**DATA PROVIDED**.
#####

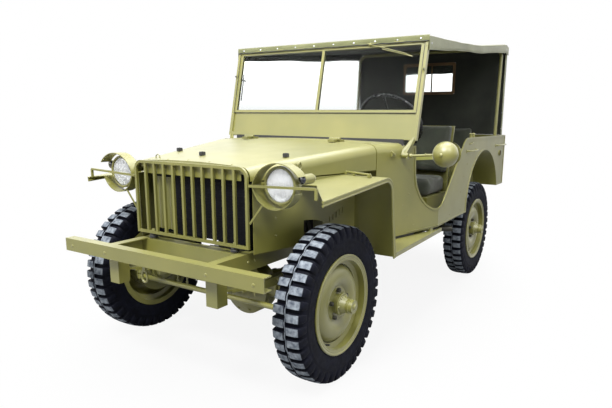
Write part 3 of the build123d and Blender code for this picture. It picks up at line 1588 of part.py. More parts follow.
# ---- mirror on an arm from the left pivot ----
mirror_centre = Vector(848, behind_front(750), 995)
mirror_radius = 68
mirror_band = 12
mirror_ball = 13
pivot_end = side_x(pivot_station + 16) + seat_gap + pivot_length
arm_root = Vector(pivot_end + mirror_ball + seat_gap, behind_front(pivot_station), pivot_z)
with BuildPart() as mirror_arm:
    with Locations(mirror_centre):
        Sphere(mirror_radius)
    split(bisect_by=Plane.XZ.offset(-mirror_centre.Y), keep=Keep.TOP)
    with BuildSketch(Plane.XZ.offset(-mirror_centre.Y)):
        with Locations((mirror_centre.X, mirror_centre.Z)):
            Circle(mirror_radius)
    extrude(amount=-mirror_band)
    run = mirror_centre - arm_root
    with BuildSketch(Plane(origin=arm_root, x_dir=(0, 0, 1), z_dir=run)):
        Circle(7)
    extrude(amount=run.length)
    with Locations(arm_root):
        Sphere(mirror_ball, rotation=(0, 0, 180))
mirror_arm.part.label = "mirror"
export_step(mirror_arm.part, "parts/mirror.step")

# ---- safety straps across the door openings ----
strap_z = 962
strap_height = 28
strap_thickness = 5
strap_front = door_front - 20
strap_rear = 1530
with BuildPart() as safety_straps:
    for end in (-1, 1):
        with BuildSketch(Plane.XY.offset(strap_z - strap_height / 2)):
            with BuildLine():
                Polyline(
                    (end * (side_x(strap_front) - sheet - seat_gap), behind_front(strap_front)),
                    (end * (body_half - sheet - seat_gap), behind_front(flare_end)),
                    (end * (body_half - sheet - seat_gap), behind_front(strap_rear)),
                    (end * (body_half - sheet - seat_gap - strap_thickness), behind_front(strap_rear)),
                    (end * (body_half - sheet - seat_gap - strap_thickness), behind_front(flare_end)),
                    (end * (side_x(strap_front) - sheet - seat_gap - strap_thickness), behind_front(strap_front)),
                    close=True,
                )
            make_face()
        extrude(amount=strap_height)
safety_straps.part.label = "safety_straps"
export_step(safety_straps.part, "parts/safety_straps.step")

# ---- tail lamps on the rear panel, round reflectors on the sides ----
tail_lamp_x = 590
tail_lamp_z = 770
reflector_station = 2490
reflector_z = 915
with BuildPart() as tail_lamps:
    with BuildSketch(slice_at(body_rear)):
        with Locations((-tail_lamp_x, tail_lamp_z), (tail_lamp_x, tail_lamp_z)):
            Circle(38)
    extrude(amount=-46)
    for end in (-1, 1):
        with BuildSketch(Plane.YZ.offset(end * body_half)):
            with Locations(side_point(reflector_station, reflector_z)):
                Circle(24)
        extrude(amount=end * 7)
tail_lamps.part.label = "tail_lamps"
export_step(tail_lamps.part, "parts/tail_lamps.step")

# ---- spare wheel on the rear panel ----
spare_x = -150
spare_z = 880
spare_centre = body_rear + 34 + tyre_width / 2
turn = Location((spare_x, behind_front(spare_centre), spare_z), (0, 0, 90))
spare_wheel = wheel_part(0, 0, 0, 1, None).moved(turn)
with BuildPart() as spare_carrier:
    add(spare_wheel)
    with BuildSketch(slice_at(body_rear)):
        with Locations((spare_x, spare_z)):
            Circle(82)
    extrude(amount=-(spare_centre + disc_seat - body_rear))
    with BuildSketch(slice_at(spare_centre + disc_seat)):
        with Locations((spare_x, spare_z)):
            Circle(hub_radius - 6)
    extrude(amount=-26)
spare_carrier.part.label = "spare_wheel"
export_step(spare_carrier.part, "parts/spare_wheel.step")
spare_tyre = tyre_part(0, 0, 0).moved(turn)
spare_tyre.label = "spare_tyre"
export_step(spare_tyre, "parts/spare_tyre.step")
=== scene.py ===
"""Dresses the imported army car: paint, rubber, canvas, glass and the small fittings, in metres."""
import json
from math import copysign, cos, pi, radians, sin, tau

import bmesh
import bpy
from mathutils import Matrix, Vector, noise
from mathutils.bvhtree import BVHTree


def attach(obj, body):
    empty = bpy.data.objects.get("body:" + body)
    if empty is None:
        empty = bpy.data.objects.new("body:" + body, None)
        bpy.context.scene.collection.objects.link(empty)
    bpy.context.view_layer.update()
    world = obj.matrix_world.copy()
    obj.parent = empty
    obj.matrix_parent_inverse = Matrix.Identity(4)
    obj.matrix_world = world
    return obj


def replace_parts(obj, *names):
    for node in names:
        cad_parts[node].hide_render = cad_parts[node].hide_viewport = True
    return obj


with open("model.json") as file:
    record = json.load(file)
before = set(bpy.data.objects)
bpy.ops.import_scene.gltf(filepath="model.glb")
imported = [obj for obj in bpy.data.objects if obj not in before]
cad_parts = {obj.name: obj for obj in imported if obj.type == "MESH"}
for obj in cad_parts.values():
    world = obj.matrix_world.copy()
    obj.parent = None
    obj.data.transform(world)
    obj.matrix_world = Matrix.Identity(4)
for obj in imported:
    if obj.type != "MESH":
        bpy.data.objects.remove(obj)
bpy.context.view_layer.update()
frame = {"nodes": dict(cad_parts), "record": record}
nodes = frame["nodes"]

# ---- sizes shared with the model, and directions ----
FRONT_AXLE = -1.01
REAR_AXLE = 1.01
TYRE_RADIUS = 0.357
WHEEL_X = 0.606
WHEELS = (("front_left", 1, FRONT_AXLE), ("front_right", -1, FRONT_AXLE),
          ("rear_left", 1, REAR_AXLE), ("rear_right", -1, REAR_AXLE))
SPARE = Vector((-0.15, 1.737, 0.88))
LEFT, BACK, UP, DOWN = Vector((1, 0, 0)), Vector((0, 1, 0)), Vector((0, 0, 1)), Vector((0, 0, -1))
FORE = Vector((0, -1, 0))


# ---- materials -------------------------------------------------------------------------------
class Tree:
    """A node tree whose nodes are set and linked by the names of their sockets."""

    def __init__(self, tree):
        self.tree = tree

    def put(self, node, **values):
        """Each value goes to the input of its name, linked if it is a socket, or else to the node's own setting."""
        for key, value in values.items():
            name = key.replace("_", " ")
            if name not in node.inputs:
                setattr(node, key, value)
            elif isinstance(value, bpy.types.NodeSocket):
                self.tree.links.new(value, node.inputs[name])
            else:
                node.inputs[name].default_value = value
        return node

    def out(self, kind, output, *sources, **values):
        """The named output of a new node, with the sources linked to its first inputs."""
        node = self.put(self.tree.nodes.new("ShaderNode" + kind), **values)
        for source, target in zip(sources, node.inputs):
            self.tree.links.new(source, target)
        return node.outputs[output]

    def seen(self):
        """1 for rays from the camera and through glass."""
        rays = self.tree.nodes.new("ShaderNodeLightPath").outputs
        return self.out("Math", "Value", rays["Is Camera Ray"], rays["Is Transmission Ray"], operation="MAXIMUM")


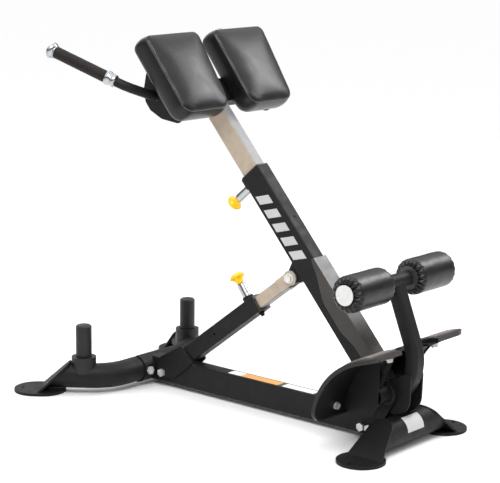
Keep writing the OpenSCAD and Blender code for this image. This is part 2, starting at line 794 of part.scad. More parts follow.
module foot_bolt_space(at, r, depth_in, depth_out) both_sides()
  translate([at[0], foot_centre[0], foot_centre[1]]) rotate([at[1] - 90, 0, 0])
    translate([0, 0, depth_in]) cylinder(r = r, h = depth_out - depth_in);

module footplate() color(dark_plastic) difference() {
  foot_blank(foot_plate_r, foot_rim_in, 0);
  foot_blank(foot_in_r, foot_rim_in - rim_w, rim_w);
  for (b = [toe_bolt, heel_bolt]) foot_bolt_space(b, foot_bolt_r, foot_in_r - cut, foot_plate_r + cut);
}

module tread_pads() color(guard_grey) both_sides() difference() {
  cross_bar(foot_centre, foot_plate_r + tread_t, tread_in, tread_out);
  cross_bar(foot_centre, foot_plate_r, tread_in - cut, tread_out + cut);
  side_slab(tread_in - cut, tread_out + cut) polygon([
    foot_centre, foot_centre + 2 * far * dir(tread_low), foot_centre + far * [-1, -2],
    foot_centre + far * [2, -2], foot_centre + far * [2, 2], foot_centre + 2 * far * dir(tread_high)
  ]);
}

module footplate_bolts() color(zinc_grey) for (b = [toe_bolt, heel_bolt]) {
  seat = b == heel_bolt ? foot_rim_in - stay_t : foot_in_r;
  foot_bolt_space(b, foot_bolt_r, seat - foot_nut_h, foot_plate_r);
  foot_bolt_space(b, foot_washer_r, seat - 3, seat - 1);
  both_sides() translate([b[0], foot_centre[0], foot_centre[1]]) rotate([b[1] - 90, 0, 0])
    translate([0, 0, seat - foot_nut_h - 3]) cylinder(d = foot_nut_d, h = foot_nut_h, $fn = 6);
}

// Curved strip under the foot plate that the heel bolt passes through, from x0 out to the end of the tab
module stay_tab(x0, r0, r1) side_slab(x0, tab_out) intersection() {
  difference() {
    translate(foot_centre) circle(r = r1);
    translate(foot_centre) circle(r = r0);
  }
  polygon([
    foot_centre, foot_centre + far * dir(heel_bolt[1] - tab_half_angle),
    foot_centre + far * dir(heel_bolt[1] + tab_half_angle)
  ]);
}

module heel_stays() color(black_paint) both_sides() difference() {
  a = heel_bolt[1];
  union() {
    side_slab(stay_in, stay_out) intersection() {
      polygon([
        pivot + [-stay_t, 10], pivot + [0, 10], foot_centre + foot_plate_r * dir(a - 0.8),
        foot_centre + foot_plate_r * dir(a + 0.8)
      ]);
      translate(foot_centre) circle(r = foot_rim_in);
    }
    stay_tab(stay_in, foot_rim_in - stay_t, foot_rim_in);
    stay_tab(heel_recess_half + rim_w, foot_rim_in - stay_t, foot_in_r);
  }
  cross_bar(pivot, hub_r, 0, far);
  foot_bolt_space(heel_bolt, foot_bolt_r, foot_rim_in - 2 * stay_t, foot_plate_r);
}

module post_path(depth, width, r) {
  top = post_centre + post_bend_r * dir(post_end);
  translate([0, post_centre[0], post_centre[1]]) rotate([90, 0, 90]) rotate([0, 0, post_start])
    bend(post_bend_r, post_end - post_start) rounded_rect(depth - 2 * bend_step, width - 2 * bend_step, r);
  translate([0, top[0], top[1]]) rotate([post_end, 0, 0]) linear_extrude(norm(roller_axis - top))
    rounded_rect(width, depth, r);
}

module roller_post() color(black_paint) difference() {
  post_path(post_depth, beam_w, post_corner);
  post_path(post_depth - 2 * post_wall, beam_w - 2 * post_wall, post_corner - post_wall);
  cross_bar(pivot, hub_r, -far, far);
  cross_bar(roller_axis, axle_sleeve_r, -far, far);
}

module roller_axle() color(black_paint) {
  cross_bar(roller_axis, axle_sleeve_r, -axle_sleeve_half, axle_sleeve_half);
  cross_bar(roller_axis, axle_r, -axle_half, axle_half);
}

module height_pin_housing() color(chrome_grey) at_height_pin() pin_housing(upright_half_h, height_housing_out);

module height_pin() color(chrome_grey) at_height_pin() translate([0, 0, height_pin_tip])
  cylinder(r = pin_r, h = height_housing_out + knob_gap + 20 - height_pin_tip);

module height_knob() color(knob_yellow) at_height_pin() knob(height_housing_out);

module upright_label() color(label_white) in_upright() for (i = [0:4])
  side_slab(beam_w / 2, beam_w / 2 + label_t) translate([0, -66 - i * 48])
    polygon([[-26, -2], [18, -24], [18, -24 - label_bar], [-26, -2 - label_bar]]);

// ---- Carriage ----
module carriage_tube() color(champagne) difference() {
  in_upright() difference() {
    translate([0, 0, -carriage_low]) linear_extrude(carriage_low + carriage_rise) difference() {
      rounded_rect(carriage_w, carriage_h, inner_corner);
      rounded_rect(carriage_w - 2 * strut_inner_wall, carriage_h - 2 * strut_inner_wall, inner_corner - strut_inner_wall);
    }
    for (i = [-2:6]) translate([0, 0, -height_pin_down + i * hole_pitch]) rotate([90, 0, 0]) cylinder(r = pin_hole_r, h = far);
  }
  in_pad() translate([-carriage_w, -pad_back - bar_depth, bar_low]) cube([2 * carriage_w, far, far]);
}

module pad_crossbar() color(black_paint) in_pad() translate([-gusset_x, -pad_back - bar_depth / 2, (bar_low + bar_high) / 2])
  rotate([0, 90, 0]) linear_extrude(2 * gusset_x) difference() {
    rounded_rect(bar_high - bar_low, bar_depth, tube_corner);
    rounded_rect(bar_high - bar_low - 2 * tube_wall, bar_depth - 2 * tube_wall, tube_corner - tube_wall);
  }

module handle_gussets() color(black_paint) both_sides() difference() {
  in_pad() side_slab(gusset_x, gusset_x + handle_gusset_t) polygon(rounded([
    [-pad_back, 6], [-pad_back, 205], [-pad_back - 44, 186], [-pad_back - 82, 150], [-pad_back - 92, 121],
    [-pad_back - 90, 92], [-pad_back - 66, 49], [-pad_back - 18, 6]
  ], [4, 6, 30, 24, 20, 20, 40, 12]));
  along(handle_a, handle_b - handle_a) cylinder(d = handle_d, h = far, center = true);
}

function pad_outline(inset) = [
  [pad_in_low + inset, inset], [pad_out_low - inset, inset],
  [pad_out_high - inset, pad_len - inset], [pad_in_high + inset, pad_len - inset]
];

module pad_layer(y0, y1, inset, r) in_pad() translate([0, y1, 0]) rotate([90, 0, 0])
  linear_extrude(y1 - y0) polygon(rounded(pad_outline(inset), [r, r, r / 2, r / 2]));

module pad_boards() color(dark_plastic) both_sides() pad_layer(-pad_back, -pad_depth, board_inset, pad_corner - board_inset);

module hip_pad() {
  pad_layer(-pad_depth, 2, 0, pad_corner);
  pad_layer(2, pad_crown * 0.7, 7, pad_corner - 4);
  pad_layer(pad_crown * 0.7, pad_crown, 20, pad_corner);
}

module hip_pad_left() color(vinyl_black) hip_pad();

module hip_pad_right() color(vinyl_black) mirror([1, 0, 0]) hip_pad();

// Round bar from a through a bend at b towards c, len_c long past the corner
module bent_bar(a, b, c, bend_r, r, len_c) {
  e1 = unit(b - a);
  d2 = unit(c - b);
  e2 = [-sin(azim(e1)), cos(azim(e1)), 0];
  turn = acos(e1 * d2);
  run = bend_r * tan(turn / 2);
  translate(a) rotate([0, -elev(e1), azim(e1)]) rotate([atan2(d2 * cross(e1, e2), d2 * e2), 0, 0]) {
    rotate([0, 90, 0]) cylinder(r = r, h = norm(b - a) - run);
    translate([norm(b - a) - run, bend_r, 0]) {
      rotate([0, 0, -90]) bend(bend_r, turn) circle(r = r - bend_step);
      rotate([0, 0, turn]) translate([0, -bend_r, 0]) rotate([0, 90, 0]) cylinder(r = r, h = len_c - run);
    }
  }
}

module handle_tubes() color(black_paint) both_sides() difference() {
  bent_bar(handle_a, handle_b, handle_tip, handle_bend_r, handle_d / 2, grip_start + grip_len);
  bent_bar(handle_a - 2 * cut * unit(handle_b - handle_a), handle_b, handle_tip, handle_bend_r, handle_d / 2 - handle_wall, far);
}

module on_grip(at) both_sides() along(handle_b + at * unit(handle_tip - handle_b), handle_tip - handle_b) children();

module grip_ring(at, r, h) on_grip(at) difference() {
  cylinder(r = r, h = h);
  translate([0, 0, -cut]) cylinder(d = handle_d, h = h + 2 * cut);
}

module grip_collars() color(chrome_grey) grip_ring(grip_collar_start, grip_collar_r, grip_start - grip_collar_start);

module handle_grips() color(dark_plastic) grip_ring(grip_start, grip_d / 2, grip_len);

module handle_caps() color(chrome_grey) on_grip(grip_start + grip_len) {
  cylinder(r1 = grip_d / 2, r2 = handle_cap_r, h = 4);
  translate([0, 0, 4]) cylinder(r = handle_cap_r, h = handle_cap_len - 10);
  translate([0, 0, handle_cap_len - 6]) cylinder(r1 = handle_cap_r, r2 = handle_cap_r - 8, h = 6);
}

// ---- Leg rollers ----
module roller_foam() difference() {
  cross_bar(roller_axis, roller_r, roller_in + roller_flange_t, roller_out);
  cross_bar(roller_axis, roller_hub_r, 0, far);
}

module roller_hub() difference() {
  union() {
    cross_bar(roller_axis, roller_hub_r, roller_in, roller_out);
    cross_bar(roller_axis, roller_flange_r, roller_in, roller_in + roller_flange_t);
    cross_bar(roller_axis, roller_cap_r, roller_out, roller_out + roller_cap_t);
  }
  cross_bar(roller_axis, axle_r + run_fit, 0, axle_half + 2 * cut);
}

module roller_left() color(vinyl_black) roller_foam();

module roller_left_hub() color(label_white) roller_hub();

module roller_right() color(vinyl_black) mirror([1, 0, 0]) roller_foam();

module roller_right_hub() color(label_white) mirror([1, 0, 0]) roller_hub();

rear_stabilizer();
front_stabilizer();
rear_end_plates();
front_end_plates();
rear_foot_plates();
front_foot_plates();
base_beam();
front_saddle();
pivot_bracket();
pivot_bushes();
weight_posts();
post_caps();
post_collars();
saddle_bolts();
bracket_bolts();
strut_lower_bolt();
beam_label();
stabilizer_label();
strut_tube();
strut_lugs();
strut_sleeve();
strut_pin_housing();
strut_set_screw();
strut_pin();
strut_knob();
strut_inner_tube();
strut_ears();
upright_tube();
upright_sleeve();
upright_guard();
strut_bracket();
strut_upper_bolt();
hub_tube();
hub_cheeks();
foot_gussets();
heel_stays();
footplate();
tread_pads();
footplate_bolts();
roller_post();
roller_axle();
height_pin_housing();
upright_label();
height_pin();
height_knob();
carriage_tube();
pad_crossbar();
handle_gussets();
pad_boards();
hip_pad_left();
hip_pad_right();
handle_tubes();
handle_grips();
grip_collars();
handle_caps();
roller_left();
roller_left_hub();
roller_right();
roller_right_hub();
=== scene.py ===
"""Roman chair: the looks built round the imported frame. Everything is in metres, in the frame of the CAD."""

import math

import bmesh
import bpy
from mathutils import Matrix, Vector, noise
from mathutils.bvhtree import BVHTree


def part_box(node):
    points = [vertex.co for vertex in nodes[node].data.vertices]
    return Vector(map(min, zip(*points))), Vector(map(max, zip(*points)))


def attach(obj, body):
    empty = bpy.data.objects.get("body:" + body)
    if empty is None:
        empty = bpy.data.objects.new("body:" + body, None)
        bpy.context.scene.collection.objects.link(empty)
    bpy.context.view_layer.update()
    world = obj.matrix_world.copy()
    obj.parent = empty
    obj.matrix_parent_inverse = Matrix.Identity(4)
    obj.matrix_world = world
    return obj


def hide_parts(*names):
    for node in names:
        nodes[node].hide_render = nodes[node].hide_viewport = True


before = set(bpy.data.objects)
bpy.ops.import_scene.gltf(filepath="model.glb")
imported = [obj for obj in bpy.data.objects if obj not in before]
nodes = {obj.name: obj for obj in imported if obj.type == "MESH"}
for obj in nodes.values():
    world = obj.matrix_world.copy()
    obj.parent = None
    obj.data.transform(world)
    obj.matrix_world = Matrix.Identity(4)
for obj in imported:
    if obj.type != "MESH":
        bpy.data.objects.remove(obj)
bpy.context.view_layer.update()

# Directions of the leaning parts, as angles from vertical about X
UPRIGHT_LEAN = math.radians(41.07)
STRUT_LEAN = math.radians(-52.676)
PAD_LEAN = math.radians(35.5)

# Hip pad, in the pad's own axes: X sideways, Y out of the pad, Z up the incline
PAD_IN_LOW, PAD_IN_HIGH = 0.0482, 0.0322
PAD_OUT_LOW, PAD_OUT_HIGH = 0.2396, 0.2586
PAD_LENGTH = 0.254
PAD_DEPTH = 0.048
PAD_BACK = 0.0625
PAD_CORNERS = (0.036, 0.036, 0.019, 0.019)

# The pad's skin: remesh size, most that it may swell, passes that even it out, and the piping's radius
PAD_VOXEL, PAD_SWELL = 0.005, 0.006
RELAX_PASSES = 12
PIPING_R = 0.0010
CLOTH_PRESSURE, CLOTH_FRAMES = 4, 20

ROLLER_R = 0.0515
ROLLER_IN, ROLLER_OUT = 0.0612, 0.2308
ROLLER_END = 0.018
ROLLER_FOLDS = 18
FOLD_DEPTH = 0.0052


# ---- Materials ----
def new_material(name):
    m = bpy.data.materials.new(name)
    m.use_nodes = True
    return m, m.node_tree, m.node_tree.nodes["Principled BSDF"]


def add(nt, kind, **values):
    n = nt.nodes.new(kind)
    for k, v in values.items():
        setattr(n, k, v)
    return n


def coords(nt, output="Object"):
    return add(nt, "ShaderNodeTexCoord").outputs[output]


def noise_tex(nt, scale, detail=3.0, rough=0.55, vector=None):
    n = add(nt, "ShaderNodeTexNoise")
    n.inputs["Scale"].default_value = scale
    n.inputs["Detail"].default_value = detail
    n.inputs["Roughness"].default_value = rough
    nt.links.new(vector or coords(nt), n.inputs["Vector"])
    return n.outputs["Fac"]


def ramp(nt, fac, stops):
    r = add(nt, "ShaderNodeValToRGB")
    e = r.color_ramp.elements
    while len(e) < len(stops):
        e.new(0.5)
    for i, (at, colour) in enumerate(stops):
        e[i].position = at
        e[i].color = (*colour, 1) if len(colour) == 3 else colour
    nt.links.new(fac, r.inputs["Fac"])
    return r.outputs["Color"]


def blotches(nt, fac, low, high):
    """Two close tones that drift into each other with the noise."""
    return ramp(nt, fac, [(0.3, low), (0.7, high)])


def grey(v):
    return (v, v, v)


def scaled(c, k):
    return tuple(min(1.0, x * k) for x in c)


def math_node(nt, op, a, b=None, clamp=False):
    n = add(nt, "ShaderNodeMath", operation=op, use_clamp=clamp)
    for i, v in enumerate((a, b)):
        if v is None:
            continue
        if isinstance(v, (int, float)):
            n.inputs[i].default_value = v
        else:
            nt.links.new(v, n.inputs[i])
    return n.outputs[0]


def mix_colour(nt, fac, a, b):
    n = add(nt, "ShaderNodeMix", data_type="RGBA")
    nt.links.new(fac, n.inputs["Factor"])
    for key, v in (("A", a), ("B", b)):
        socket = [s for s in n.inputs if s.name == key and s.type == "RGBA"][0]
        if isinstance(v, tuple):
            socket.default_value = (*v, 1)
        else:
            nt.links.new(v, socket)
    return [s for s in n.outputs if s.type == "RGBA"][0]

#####

**EXERCISE OBJECTIVE**. Look for lines containing the string "Keep" and copy them all.

**EXERCISE SOLUTION**.
    split(bisect_by=Plane.XZ.offset(-mirror_centre.Y), keep=Keep.TOP)
Keep writing the OpenSCAD and Blender code for this image. This is part 2, starting at line 794 of part.scad. More parts follow.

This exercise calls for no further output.